シトリックス・システムズ・ジャパンは2月22日、2017年度事業戦略説明会を開催した。説明会では、同日に発表されたクラウドサービス「Citrix Cloud」を中心に、2017年度の日本市場における事業戦略を明らかにした。
すべてのソリューションをクラウドから提供
初めに、米Citrix Systemsワールドワイドセールス & サービス担当 エグゼクティブ バイスプレジデントを務めるカルロス・サルトリアス氏がグローバルの事業戦略を説明した。
サルトリアス氏は、同社の戦略として「アプリケーション、データ、ネットワークを安全な形で、サービスをクラウドから提供」を行い、アプリケーションをスイートとして提供している点がユニークであると述べた。
2017年度の実施命題が「Suiteでリードし、ワークスペース サービス(WaaS)でのリーダーシップを確立」であることを紹介した。「もはやワークスペースのクラウドへの移行は現実的なこと」とサルトリアス氏。
また、ADC(Application Delivery Controller)、セキュアゲートウェイ、SD-WANについては明確なリーダーシップを確立することを目指すが、サルトリアス氏これらの製品について「明確なポートフォリオがあり、Software Definedである点で他社とは異なり、クラウドに移行していく」と、自信を見せた。
実施命題に取り組んでいく上では、「マイクロソフトとのパートナーシップ」「さまざまなレベルでのプロテクションを提供」といった点が特に重要であるとした。
国内の働き方改革を推進する企業にワークスペースの提供を
日本市場の事業戦略については、米Citrix Systems ワールドワイドセールス & サービス担当 エグゼクティブ バイスプレジデントを務めるスタニミラ・コレヴァ氏が説明を行った。
グローバルでは、「安全なワークスペース」「ネットワーキング」「マイクロソフト」の3点を2017年度のセールスプライオリィの柱に据えているが、日本では「安全なワークスペース「ネットワーキング」「クラウド」を柱にビジネスを進めていく。
「安全なワークスペース」については、日本では働き方改革に対する社会的機運が高まっていることに伴い、柔軟性・生産性が高い働き方を実現する方法として、同社の製品を提供していく。
また、中小規模の企業については、「これまで仮想化技術を使いきれていなかったが、当社では中小規模の企業の顧客も増えてきている。

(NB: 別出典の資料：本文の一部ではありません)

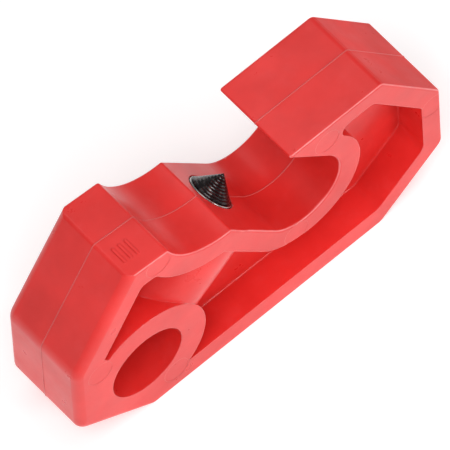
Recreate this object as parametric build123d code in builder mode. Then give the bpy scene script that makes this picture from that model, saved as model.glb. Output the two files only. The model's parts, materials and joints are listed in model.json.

HCI(Hyper-Converged Infrastructure)を使えば、少ないコストでVDIが利用できるので、中小規模の企業に勧めていきたい」とした。
「ネットワーキング」について、コレヴァ氏は「われわれがネットワーク関連のソリューションを提供していることを、市場に知ってもらう必要がある」と述べた。同様のことをサルトリアス氏も語っていたが、同社はVDIソリューションを提供するベンダーとしてのイメージが強いため、2017年度はネットワーク市場に対し、アプローチを強化していきたいようだ。
「クラウド」については、同日に発表された同社のワークスペースサービスの配信を一元管理するサービス基盤「Citrix Cloud」の展開に注力していく。第1弾として、XenApp & XenDesktop Service、XenDesktop ServiceおよびXenApp Secure Browser Serviceからサービスの提供が開始された。
コレヴァ氏は「マイクロソフトとのアライアンスの下、"クラウド・ファースト"を加速させ、Windows 10への移行を推進していく」と、あらためてマイクロソフトとの関わりの強さをアピールした。
説明会には、2月20日にシトリックス・システムズ・ジャパンのリージョナル バイス プレジデント兼カントリーマネージャーの就任が発表された青葉雅和氏も登壇した。
青葉氏は「シトリックスはこれまでワークスペースソリューションのリーディングカンパニーとして、ポイントソリューションを提供してきたが、これからは新たなソリューションをトータルで提供することを期待されていると感じる。顧客の課題を明確にし、それを解決するソリューションをトータルで提供していきたい。また、営業組織については、インダストリー別に変更することで、顧客の課題を解決していきたい。顧客はクラウドに移行することで柔軟性やコストの面でメリットを得ることができる。われわれはパートナーとともに、顧客に新たな選択肢としてクラウドを提供していきたい」と述べた。
米国ではすでに提供を始めていたクラウドサービスをいよいよ国内でも提供開始するシトリックス。同社はマイクロソフトとの強力な結びつきを武器に、これから攻勢をかけていくことになる。今後の動きを見守りたい。